▸ Task directions: Reproduce only the lines of the material below that start at the line containing "Continue the three.js" and stop at the line containing "return free[int(px /". Keep both end lines.

▸ Input rows:
::::
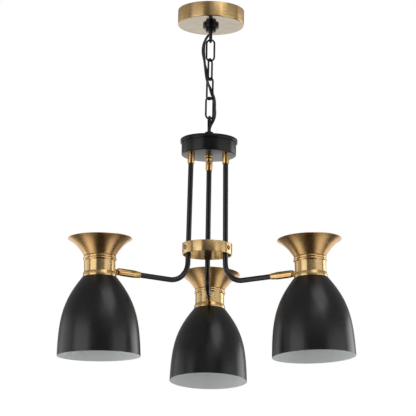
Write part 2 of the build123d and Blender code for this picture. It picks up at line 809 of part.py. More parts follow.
head_pieces = {
    "knuckle_tongue": knuckle_tongue(),
    "neck": neck(),
    "trumpet": on_head_axis(trumpet()),
    "head_bolt": on_head_axis(head_bolt()),
    "lampholder": on_head_axis(lampholder()),
    "socket_contacts": on_head_axis(socket_contacts()),
    "shade": on_head_axis(shade()),
    "shade_ring": on_head_axis(shade_ring()),
}
for index in range(len(arm_angles_deg)):
    save(f"arm_tube_{index + 1}", on_arm(index, arm_tube()))
    save(f"knuckle_sleeve_{index + 1}", at_pivot(index, knuckle_sleeve()))
    for name, piece in head_pieces.items():
        save(f"{name}_{index + 1}", at_pivot(index, Rot(0, head_lean_deg[index], 0) * piece))
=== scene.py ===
import json
import math

import bmesh
import bpy
from mathutils import Matrix, Vector


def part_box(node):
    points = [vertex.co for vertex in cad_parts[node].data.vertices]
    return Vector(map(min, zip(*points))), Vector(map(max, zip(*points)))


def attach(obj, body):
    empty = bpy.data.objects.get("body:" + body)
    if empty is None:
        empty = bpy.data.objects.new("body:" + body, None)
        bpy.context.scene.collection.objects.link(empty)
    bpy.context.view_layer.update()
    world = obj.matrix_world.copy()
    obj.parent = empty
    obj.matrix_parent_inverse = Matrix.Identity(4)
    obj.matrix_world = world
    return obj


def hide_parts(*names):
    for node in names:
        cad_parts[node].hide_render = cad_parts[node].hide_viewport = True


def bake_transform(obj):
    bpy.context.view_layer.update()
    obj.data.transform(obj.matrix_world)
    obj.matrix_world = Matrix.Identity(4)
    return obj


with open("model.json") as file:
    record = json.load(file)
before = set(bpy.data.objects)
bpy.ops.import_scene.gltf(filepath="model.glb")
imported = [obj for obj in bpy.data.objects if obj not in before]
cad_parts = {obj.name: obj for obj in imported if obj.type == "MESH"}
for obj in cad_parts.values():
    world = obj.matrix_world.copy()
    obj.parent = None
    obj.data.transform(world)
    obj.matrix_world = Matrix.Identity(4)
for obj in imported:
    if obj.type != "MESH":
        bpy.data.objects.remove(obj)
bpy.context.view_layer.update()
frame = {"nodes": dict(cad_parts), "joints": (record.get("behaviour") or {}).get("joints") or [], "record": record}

# Metres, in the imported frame: +Z up, the origin in the ceiling plane on the chain's line.

joints = {joint["name"]: joint for joint in frame["joints"]}
slotOf = {part["node"]: part["material_slot"] for part in frame["record"]["subparts"]}
socketMounts = [mount for mount in frame["record"]["mounts"] if mount["name"].startswith("lamp_socket")]
headCount = len(socketMounts)
sharpAngle = math.radians(32.0)
tiny = 1e-6


# Node trees

def addNode(tree, kind, inputs=None, **settings):
    node = tree.nodes.new(kind)
    for name, value in settings.items():
        setattr(node, name, value)
    for name, value in (inputs or {}).items():
        if isinstance(value, bpy.types.NodeSocket):
            tree.links.new(value, node.inputs[name])
        else:
            node.inputs[name].default_value = value
    return node


def addOutput(tree, kind, inputs=None, **settings):
    # a new node's first output
    return addNode(tree, kind, inputs, **settings).outputs[0]


def newGroup(name, kind, inputs, outputs):
    tree = bpy.data.node_groups.new(name, kind)
    for inOut, sockets in (("INPUT", inputs), ("OUTPUT", outputs)):
        for socketName, socketKind in sockets.items():
            tree.interface.new_socket(socketName, in_out=inOut, socket_type="NodeSocket" + socketKind)
    return tree, tree.nodes.new("NodeGroupInput").outputs, tree.nodes.new("NodeGroupOutput")


def maths(tree, operation, *values):
    return addOutput(tree, "ShaderNodeMath", dict(enumerate(values)), operation=operation)


def joinXyz(tree, x, y, z):
    return addOutput(tree, "ShaderNodeCombineXYZ", {"X": x, "Y": y, "Z": z})


def splitXyz(tree, value):
    return addNode(tree, "ShaderNodeSeparateXYZ", {0: value}).outputs


def mapRange(tree, value, given=(0.0, 1.0), wanted=(0.0, 1.0)):
    # a value moved from the given limits to the wanted ones and held between them
    limits = {"From Min": given[0], "From Max": given[1], "To Min": wanted[0], "To Max": wanted[1]}
    return addOutput(tree, "ShaderNodeMapRange", {"Value": value, **limits})


# Shared surface effects. Each gives masks from 0 to 1.

maskSettings = {
    "Lines": {"detail": 4.0, "limits": (0.32, 0.68)},
    "Cloud": {"detail": 5.0, "limits": (0.3, 0.7)},
    "Grain": {"detail": 2.0, "limits": (0.3, 0.7)},
}


def noiseMask(tree, name, point, scale):
    setting = maskSettings[name]
    inputs = {"Vector": point, "Scale": scale, "Detail": setting["detail"]}
    return mapRange(tree, addOutput(tree, "ShaderNodeTexNoise", inputs), setting["limits"])


def makeBrushLines():
    # fine lines that run round a turned piece: long round it, a fraction of a millimetre apart along it
    inputs = {"Lines per metre": "Float", "Length": "Float"}
    tree, given, result = newGroup("brushLines", "ShaderNodeTree", inputs, {"Lines": "Float"})
    place = splitXyz(tree, addOutput(tree, "ShaderNodeUVMap", uv_map="UVMap"))
    angle = maths(tree, "MULTIPLY", place["X"], 2 * math.pi)
    stretch = maths(tree, "DIVIDE", 1.0, given["Length"])
    across = maths(tree, "MULTIPLY", maths(tree, "COSINE", angle), stretch)
    along = maths(tree, "MULTIPLY", maths(tree, "SINE", angle), stretch)
    height = maths(tree, "MULTIPLY", place["Y"], given["Lines per metre"])
    lines = noiseMask(tree, "Lines", joinXyz(tree, across, along, height), 1.0)
    tree.links.new(lines, result.inputs["Lines"])
    return tree


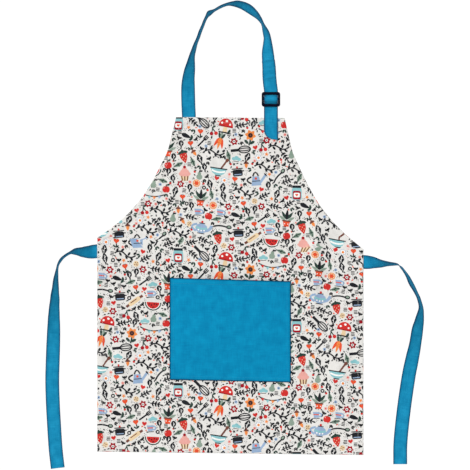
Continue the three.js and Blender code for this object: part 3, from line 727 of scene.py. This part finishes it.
# Throws the motifs into one repeat, the roomiest first, each where the cloth is still free
def scatterMotifs():
    dice = Random(prints["seed"])
    across, up = prints["across"], prints["up"]
    x, y = numpy.meshgrid(numpy.arange(0, across, prints["cell"]), numpy.arange(0, up, prints["cell"]),
                          indexing="ij")
    free = numpy.full(x.shape, 1e3)

    def wrapped(dx, dy):
        turns = numpy.round(dx / across)
        dx, dy = dx - turns * across, dy - turns * up * prints["drop"]
        return dx, dy - numpy.round(dy / up) * up

    def freeAt(px, py):
        turns = floor(px / across)
        px, py = px - turns * across, (py - turns * up * prints["drop"]) % up
        return free[int(px / prints["cell"]), int(py / prints["cell"])]

    placed = []
    for name, (room, marks) in sorted(motifs.items(), key=lambda item: -item[1][0][0] - item[1][0][1] / 3):
        radius, reach, tilt, times = (room[0] * prints["scale"], room[1] * prints["scale"], *room[2:])
        for copy in range(times):
            spots = numpy.argwhere(free >= radius + prints["gap"])
            for attempt in range(min(prints["tries"], 6 * len(spots))):
                i, j = spots[dice.randrange(len(spots))]
                px, py = (i + dice.random()) * prints["cell"], (j + dice.random()) * prints["cell"]
                turn = radians(dice.uniform(-tilt, tilt))
                ends = [(px + k * reach * cos(turn), py + k * reach * sin(turn)) for k in (-1, -0.5, 0.5, 1)]
                if all(freeAt(*end) >= radius + prints["gap"] for end in ends):
                    break
            else:
                continue
            dx, dy = wrapped(x - px, y - py)
            along = numpy.clip(dx * cos(turn) + dy * sin(turn), -reach, reach)
            free = numpy.minimum(free, numpy.hypot(dx - along * cos(turn), dy - along * sin(turn)) - radius)
            placed.append((name, px, py, turn))
    return placed


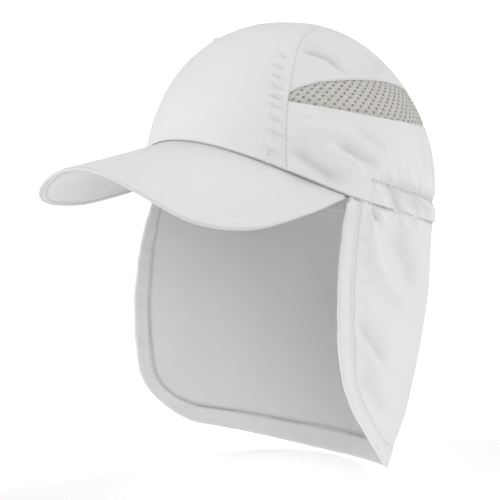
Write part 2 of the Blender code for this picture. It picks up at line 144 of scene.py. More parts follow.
def run_along(path: Array) -> Array:
    """Length of a path up to each of its points."""
    steps = np.linalg.norm(np.diff(path, axis=0), axis=1)
    return np.concatenate([[0.0], np.cumsum(steps)])


def at_runs(path: Array, run: Array, places: Array) -> Array:
    """Places on a path at given lengths along it; run holds the length at each of its points."""
    return np.stack([np.interp(places, run, path[:, i]) for i in range(path.shape[1])], axis=1)


def resample(path: Array, step: float) -> Array:
    """Path through the same places with even steps."""
    run = run_along(path)
    return at_runs(path, run, np.linspace(0.0, run[-1], max(2, round(run[-1] / step) + 1)))


def between(places: tuple[tuple[float, float], ...]) -> Array:
    """Line through given places, with more places evenly between them."""
    count = len(places)
    return at_runs(np.array(places), np.arange(count), np.linspace(0.0, count - 1.0, 12 * count))


def nearest(points: Array, path: Array) -> Array:
    """Number of the path's place that is nearest to each point."""
    found = np.empty(len(points), dtype=int)
    lengths = np.sum(path**2, axis=1)
    for start in range(0, len(points), CHUNK):
        part = points[start : start + CHUNK]
        found[start : start + CHUNK] = np.argmin(lengths - 2.0 * part @ path.T, axis=1)
    return found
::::
▸ Correct response:
Continue the three.js and Blender code for this object: part 3, from line 727 of scene.py. This part finishes it.
# Throws the motifs into one repeat, the roomiest first, each where the cloth is still free
def scatterMotifs():
    dice = Random(prints["seed"])
    across, up = prints["across"], prints["up"]
    x, y = numpy.meshgrid(numpy.arange(0, across, prints["cell"]), numpy.arange(0, up, prints["cell"]),
                          indexing="ij")
    free = numpy.full(x.shape, 1e3)

    def wrapped(dx, dy):
        turns = numpy.round(dx / across)
        dx, dy = dx - turns * across, dy - turns * up * prints["drop"]
        return dx, dy - numpy.round(dy / up) * up

    def freeAt(px, py):
        turns = floor(px / across)
        px, py = px - turns * across, (py - turns * up * prints["drop"]) % up
        return free[int(px / prints["cell"]), int(py / prints["cell"])]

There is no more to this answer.